It’s down to crunch time, almost literally, for the Falls Church City Council to assemble a majority of four votes or more to pass its Fiscal Year 2015 budget by midnight this coming Monday.
At press time, there are four distinct proposals that the seven Council members have crafted for consideration at Monday’s deadline meeting. It feels a bit like four people and their baggage fitting into one compartment of a revolving door.
What makes it worse is that all four proposals are quite distinct from one another. At an early point in Monday’s Council work session when it looked like there would be only two options, the City’s Chief Financial Officer Richard LaCondre quipped that at least there weren’t four, like last year. He spoke too soon. When it turned out to be four again, he quietly shook his head.
Falls Church City Manager Wyatt Shields Tuesday night put numbers to the four options the F.C. City Council wound up with Monday, and presented them to a meeting of the Joint Council-School Board working group, to which five Council members showed up at the School Board offices.
Option 1 calls for holding the tax rate at its current level of $1.305, involving $920,000 in reduced spending and $680,000 in use of Fiscal Year 2014 surplus, with general budget reductions and School Board request reductions each at $319,000. This is the plan preferred by Councilman Phil Duncan.
Option 2 holds the tax rate at $1.305 by using funds from the sale of the water system, with $219,000 in general governments operations no significant School Board request reductions. This is the plan preferred by Vice Mayor David Snyder.
Option 3 increases the tax rate to $1.335 with general government reductions of $219,000 and no significant reductions in the School Board request. This is the option preferred by Nader Baroukh and Karen Oliver.
Option 4 keeps the tax rate at $1.305 with $720,000 in spending reductions, including a $219,000 reduction in both the general government and School Board funding requests, and use of $200,000 of unassigned fund balance. This is the plan preferred by Daniel Sze.
Sze originally proposed using a small portion of the unassigned fund balance to bridge the gap to keep the tax rate flat and fully fund the schools. But he offered an alternative of a $219,000 School cut in an unsuccessful attempt to reach a consensus right then and there last Monday.
Council member Marybeth Connelly also argued about using fund balance money to keep the tax rate flat and fully fund the schools. But she did not sign onto any of the four options.
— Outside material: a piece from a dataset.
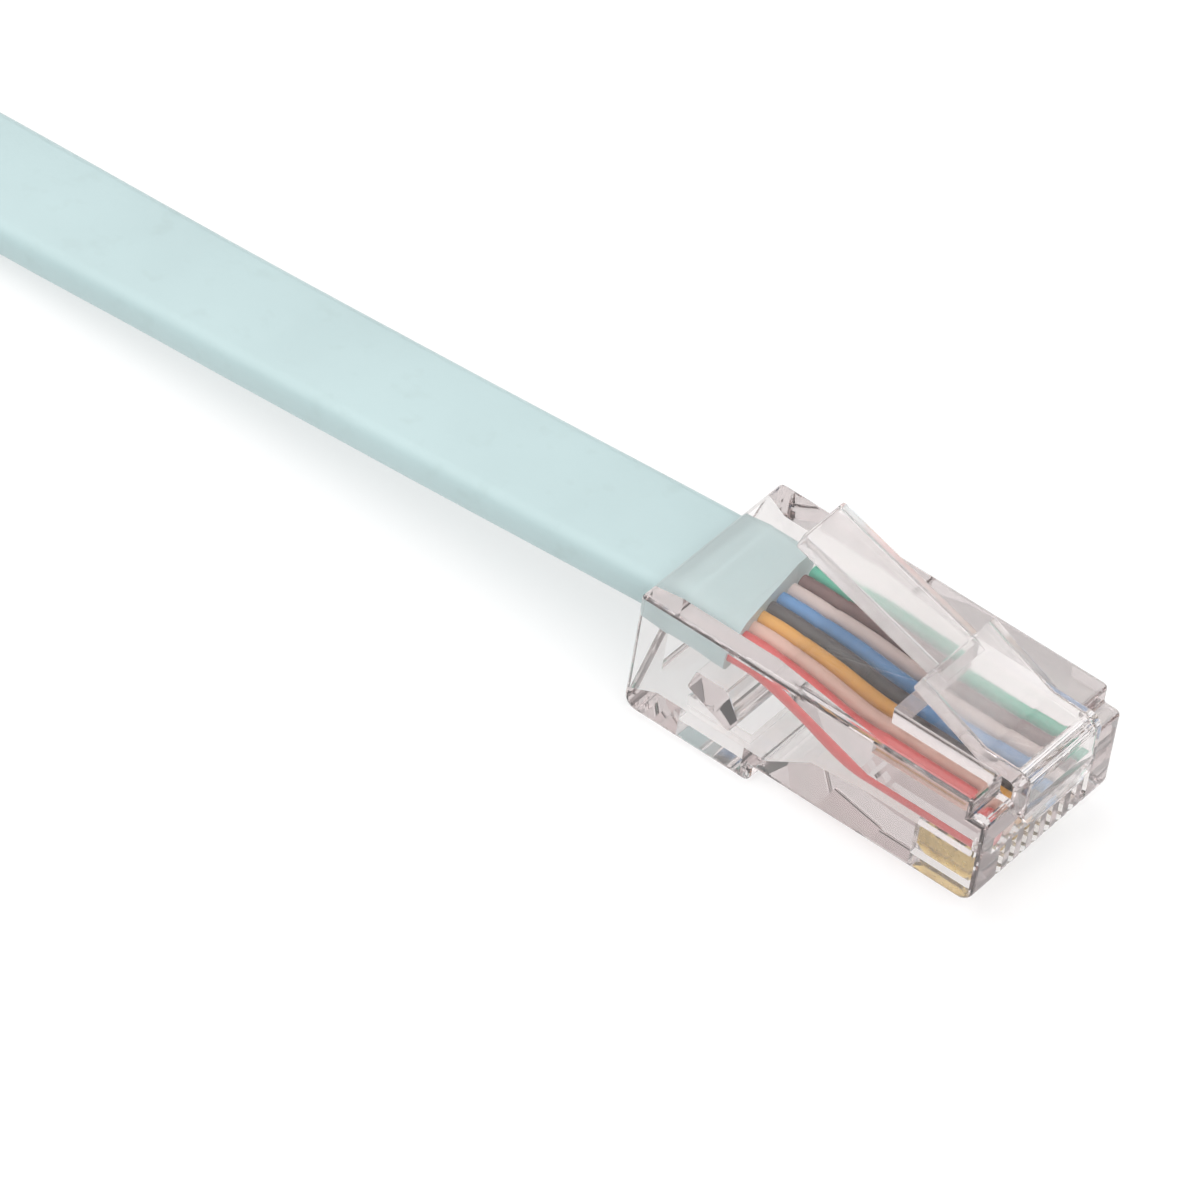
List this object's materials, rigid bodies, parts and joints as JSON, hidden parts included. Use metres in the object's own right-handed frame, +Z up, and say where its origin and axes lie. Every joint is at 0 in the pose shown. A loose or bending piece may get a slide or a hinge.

Nor did Mayor David Tarter, who tried to manage the swelling number of alternative approaches, except to say that he wanted to keep the tax rate flat.
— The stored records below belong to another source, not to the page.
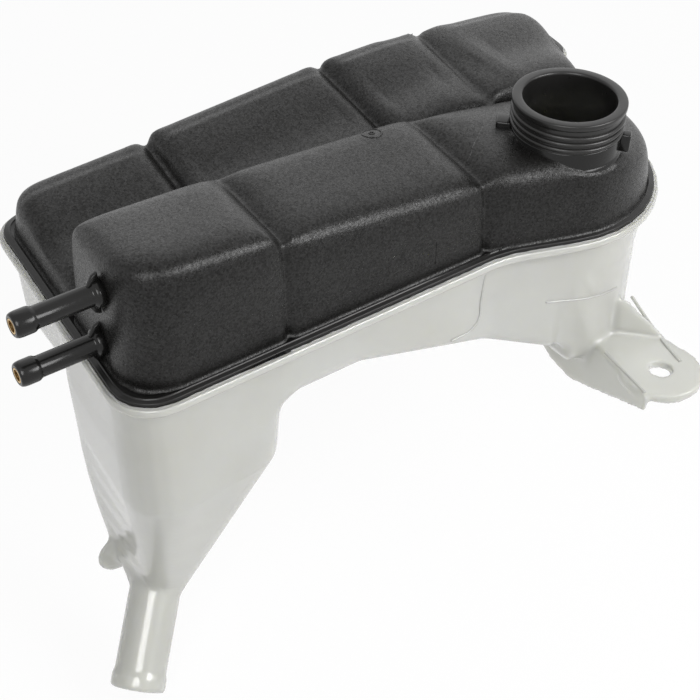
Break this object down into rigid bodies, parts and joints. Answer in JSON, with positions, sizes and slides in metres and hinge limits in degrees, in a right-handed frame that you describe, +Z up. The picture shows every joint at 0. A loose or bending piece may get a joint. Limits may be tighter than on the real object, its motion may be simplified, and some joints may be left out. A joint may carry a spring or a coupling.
{
  "type": "coolant expansion tank",
  "caption": "Welded two-shell coolant expansion tank: black pillowed top with a screw neck and hose spigots, translucent lower shell with a funnel sump, slanted outlet and bolt bracket.",
  "frame": {"origin": "centre of the filler neck's rim, in the plane of its top face", "axes": "+Z up along the neck's axis, +X right along the tank's straight front edge, away from the hose spigots, +Y towards the back of the tank"},
  "size_m": [0.374, 0.2145, 0.2578],
  "materials": {
    "black_shell": "grained black moulding",
    "milky_shell": "translucent milky moulding",
    "brass": "bright"
  },
  "bodies": {
    "root": {"upper_shell": "black_shell", "lower_shell": "milky_shell", "upper_vent_sleeve": "brass", "lower_vent_sleeve": "brass"}
  },
  "joints": []
}
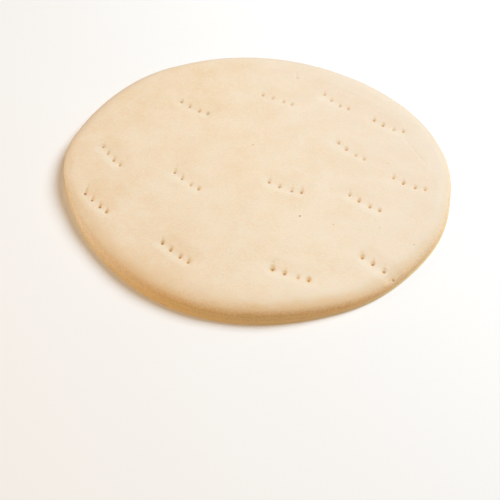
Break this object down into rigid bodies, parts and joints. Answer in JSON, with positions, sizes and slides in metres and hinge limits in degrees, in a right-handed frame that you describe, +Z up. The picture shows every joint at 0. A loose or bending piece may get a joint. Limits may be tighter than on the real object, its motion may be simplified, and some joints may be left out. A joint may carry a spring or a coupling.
{
  "type": "pizza base",
  "caption": "Pale, part-baked round pizza base with a rounded rim and rows of docking holes, ready to be topped and baked.",
  "frame": {"origin": "middle of the flat underside, which is the middle of the bottom of the base's box", "axes": "+Z up out of the docked top, +X to the right as the base is looked at from the front, -Y to the front"},
  "size_m": [0.2324, 0.231, 0.0125],
  "materials": {
    "crust": "matte"
  },
  "bodies": {
    "root": {"pizza_base": "crust"}
  },
  "joints": []
}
But Shields and LaCondre remained adamant that “one time money” should not be used for operating budget expenses, and they identified both fund balance and water sale proceeds as in that category.
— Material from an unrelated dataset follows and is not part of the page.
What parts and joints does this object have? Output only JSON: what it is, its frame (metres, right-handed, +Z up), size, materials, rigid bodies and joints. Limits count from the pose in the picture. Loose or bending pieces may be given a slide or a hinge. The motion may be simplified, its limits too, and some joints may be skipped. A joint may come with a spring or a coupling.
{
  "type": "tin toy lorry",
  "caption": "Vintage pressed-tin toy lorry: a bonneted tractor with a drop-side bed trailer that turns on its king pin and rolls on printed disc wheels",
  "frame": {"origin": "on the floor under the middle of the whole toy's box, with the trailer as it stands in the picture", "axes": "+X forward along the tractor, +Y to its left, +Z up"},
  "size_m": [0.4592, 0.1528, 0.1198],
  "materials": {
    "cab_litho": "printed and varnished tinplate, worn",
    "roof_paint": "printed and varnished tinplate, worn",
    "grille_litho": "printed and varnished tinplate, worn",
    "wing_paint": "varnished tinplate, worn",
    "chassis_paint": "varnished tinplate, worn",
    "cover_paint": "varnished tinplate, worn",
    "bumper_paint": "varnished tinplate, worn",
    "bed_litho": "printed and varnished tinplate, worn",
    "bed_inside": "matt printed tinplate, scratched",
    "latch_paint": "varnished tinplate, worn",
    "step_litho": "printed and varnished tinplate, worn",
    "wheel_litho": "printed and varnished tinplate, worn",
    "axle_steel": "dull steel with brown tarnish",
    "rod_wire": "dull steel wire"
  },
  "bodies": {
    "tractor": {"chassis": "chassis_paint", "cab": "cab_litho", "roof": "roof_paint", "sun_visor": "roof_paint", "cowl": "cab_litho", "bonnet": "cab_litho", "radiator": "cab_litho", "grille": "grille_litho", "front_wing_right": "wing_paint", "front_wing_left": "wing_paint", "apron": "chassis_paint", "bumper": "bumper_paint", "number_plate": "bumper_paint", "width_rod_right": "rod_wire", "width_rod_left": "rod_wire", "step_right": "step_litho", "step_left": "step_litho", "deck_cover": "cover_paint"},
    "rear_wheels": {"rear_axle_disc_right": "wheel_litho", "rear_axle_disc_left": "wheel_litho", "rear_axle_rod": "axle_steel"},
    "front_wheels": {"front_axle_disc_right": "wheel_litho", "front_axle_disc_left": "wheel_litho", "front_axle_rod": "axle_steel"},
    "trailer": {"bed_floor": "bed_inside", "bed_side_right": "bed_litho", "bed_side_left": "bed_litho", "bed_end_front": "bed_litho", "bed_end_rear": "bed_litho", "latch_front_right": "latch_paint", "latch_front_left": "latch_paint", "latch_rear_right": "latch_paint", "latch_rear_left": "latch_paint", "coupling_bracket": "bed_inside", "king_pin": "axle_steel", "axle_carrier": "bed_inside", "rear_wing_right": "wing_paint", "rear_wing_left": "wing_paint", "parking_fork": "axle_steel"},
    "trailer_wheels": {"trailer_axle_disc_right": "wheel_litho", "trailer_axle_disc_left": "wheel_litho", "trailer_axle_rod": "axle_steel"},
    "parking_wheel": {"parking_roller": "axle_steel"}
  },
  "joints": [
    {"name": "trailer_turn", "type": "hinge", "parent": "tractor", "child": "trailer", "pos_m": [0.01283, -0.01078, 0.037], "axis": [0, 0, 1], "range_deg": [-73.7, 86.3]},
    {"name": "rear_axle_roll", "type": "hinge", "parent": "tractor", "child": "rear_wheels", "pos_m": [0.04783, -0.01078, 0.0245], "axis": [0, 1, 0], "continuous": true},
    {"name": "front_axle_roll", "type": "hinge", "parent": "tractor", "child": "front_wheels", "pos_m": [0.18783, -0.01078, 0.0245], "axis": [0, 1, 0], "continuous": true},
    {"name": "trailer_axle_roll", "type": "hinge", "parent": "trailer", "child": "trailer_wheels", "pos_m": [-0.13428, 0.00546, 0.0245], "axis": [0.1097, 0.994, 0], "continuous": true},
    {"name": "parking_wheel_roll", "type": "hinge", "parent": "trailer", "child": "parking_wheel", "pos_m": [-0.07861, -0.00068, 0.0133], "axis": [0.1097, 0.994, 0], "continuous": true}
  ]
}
Snyder, on the other hand, argued that “one time” water sale proceeds could be used to pay for “one time” capital improvements if it was used to pay a year’s debt service on past capital improvements, which is about $5 million.
On dipping into the fund balance, which City staff insists be maintained at 17 percent of annual budget expenditures (or roughly $13.6 million) as a “rainy day fund,” Sze said that for many taxpayers, “It’s raining already.”
School Board chair Susan Kearney cautioned the Council members present Tuesday night that she did not believe anyone on the School Board would endorse any plan that calls for reducing their budget request even by a little.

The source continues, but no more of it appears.